Source material
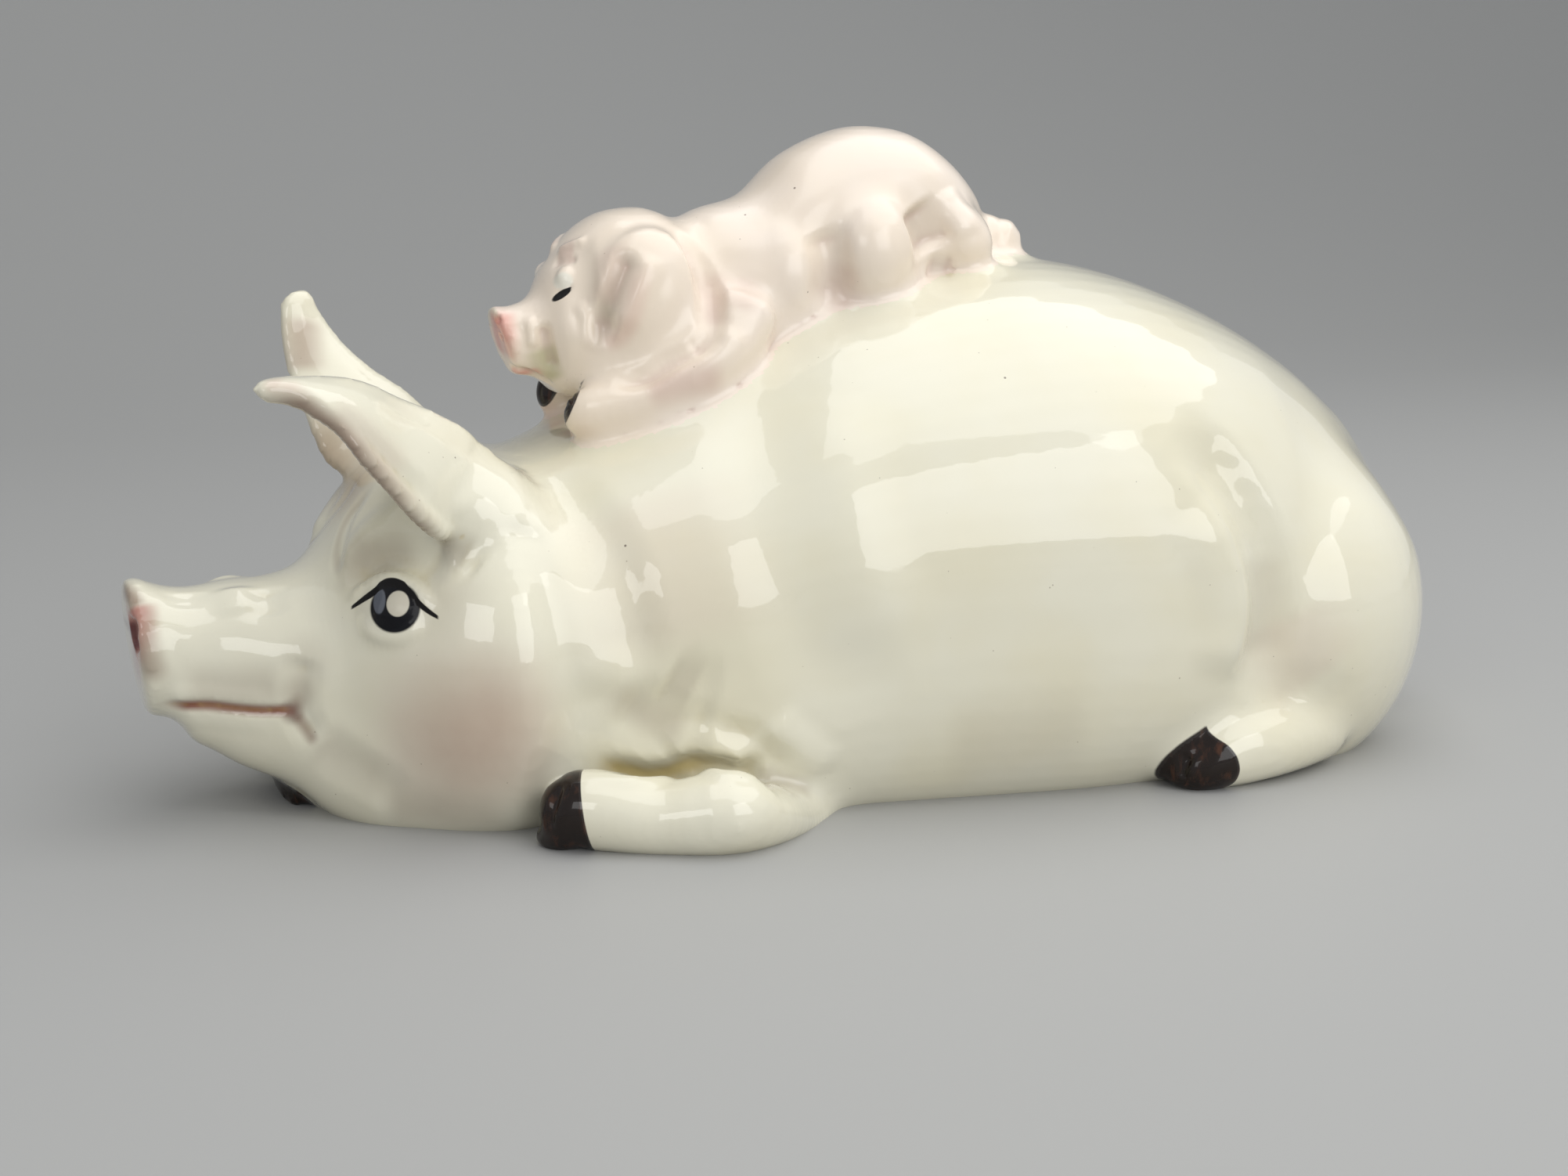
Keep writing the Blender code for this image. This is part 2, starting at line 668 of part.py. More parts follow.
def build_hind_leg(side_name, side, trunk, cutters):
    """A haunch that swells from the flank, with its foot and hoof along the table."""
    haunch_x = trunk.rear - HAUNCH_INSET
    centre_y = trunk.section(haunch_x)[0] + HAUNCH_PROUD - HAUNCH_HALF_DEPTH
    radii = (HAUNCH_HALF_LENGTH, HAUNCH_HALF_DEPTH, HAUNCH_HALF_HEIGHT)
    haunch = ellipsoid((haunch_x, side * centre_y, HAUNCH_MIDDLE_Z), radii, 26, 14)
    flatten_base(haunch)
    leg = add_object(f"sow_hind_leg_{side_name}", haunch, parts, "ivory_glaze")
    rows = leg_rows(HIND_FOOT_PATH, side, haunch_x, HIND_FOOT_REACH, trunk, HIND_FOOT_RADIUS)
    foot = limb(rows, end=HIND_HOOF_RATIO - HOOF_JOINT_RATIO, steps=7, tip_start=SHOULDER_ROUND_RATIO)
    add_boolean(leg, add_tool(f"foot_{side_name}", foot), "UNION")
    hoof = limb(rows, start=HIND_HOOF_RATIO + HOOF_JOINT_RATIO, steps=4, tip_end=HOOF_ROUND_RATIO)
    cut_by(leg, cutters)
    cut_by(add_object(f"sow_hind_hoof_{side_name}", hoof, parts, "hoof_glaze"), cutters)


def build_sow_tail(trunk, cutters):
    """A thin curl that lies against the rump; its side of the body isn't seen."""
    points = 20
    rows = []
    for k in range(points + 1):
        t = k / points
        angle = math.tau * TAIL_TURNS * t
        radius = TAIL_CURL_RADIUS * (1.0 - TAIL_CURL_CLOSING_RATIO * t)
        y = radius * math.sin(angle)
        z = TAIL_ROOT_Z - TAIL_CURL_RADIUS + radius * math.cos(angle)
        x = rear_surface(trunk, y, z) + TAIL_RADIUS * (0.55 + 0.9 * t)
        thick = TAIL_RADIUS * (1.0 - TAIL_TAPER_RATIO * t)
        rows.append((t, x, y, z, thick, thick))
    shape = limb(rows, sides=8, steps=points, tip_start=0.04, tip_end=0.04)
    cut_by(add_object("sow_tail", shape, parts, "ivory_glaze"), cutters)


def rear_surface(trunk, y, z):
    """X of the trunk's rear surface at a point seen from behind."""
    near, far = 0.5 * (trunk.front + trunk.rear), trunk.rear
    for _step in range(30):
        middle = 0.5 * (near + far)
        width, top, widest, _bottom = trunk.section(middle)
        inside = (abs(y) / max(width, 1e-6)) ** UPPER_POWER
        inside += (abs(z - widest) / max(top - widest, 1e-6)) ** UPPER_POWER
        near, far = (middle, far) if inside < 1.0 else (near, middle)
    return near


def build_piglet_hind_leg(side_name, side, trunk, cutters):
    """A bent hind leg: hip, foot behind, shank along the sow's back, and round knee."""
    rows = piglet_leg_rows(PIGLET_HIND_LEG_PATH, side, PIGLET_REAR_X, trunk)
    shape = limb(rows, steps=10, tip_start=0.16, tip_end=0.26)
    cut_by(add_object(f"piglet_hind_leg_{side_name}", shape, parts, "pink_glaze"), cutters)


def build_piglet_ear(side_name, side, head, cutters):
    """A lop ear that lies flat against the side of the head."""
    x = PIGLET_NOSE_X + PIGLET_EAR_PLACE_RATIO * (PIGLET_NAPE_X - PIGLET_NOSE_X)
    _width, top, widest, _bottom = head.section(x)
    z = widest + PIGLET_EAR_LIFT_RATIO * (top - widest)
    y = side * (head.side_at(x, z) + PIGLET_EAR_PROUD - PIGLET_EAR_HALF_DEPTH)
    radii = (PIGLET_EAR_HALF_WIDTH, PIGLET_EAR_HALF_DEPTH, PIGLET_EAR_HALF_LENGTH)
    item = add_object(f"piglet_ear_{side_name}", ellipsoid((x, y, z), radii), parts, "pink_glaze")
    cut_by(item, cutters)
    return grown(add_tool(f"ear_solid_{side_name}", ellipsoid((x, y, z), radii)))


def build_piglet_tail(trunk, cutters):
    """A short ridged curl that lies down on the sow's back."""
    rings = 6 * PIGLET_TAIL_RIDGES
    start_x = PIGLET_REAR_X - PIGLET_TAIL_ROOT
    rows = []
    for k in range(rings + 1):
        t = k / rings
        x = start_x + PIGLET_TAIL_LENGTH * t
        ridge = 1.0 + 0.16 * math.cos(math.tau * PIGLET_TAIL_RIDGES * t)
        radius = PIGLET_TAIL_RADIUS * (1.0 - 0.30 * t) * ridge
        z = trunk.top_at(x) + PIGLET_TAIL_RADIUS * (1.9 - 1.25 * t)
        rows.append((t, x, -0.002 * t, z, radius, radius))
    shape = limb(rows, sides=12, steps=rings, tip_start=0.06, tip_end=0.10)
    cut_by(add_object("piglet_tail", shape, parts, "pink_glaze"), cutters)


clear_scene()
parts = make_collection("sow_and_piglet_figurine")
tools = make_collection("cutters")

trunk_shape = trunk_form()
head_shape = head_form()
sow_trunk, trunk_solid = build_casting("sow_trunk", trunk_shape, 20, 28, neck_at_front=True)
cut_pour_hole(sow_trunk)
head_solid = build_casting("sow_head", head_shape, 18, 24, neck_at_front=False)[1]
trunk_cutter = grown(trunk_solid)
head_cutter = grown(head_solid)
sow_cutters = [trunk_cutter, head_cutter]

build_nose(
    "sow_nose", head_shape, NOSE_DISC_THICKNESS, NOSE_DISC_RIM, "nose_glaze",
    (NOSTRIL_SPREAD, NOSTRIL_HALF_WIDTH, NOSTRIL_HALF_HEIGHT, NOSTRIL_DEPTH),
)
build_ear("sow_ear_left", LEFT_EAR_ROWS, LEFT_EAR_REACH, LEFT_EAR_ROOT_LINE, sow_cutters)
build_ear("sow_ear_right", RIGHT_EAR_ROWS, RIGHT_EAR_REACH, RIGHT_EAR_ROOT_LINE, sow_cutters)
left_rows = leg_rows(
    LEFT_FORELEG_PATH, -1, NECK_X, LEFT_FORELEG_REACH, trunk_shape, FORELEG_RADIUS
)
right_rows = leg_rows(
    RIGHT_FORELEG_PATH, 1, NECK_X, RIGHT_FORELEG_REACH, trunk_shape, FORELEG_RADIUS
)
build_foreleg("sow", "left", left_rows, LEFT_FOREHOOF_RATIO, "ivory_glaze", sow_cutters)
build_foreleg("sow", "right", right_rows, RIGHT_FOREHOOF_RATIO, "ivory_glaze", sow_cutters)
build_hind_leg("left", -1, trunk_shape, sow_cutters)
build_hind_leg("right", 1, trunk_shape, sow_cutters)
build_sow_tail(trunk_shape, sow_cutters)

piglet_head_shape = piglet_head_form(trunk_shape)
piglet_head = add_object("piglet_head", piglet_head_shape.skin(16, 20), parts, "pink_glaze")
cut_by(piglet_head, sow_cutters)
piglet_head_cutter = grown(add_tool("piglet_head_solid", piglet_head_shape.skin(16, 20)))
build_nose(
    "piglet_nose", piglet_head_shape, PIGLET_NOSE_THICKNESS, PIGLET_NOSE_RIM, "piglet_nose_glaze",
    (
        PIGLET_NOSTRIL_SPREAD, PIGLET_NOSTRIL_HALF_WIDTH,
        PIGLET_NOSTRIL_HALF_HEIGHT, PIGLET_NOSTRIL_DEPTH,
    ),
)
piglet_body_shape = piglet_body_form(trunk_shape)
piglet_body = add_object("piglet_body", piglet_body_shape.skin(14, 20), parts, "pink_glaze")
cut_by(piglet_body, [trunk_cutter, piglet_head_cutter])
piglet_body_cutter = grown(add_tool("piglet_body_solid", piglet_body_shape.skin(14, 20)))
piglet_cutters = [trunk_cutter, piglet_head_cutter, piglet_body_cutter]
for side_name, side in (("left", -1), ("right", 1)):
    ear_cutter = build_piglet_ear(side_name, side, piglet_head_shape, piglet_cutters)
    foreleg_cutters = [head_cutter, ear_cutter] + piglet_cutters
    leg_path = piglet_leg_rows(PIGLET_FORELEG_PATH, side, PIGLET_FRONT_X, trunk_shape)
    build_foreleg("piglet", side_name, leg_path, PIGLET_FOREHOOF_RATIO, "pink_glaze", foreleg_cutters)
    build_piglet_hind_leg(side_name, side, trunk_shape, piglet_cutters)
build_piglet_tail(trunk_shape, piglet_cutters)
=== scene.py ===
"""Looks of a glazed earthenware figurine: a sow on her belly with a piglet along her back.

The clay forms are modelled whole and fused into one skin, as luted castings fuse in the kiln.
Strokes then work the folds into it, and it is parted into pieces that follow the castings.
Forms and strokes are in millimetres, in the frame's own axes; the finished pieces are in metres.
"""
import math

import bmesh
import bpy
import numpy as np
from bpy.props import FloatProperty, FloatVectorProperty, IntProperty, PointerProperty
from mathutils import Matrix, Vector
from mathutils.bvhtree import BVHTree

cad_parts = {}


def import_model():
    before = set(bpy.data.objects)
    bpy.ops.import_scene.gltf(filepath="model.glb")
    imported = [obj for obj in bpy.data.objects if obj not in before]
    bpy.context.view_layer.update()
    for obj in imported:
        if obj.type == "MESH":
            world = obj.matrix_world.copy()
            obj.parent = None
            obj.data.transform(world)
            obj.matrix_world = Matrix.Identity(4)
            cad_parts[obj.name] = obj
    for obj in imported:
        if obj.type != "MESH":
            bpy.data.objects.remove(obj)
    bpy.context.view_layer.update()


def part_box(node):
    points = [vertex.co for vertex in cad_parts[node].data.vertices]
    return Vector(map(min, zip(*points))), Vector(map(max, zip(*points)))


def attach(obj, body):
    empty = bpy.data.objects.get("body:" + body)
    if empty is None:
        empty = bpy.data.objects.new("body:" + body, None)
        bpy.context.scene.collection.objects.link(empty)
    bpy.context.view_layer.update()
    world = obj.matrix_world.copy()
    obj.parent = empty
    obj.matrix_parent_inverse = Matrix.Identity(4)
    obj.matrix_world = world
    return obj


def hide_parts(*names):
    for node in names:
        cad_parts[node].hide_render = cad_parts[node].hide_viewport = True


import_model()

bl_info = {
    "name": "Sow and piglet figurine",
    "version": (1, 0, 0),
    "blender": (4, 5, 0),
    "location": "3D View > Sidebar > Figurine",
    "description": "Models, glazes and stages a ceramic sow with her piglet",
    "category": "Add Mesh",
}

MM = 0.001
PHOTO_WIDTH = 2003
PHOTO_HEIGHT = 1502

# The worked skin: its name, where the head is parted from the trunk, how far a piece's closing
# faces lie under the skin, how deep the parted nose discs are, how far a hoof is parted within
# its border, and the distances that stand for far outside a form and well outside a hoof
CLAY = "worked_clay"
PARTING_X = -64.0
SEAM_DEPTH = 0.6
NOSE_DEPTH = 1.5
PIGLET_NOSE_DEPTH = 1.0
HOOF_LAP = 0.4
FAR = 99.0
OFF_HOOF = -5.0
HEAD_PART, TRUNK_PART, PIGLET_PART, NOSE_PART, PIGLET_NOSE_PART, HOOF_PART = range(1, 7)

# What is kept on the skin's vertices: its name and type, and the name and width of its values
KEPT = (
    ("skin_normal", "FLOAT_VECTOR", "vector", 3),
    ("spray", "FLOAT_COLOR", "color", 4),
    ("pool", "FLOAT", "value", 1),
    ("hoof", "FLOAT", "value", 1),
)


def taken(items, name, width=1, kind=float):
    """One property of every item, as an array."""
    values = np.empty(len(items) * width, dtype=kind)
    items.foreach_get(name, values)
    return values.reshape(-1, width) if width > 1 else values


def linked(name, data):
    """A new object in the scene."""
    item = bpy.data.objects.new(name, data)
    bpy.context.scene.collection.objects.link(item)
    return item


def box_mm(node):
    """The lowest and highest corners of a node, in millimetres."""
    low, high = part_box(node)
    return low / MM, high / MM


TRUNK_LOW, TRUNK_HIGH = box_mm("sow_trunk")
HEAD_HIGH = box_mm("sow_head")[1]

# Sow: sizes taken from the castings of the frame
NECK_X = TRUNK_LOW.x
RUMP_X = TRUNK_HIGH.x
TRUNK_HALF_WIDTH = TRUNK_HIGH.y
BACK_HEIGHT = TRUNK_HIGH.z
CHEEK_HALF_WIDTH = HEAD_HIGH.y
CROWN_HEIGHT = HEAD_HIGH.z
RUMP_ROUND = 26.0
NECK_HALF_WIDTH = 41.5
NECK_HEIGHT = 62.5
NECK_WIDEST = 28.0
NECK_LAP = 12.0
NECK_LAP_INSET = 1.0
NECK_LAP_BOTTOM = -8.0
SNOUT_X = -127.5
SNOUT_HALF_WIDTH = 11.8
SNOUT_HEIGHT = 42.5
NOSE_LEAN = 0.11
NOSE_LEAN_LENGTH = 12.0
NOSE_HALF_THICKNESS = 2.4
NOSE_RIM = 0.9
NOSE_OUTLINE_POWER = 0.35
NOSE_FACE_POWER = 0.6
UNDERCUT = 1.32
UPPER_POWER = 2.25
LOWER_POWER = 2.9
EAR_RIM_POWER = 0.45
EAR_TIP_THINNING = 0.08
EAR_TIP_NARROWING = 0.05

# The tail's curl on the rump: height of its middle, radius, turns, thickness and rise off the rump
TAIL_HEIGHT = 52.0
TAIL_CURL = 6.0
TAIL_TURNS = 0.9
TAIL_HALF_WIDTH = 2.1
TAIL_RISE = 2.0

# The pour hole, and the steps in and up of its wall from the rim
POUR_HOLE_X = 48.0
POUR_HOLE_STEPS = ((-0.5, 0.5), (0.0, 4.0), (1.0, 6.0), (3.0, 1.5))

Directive
Take the line that contains "side, PIGLET_FRONT_X, trunk_shape)", the line that contains "before = set(bpy.data.objects)", and all lines between, and give them again exactly; include no other line.

Response for this exercise
    leg_path = piglet_leg_rows(PIGLET_FORELEG_PATH, side, PIGLET_FRONT_X, trunk_shape)
    build_foreleg("piglet", side_name, leg_path, PIGLET_FOREHOOF_RATIO, "pink_glaze", foreleg_cutters)
    build_piglet_hind_leg(side_name, side, trunk_shape, piglet_cutters)
build_piglet_tail(trunk_shape, piglet_cutters)
=== scene.py ===
"""Looks of a glazed earthenware figurine: a sow on her belly with a piglet along her back.

The clay forms are modelled whole and fused into one skin, as luted castings fuse in the kiln.
Strokes then work the folds into it, and it is parted into pieces that follow the castings.
Forms and strokes are in millimetres, in the frame's own axes; the finished pieces are in metres.
"""
import math

import bmesh
import bpy
import numpy as np
from bpy.props import FloatProperty, FloatVectorProperty, IntProperty, PointerProperty
from mathutils import Matrix, Vector
from mathutils.bvhtree import BVHTree

cad_parts = {}


def import_model():
    before = set(bpy.data.objects)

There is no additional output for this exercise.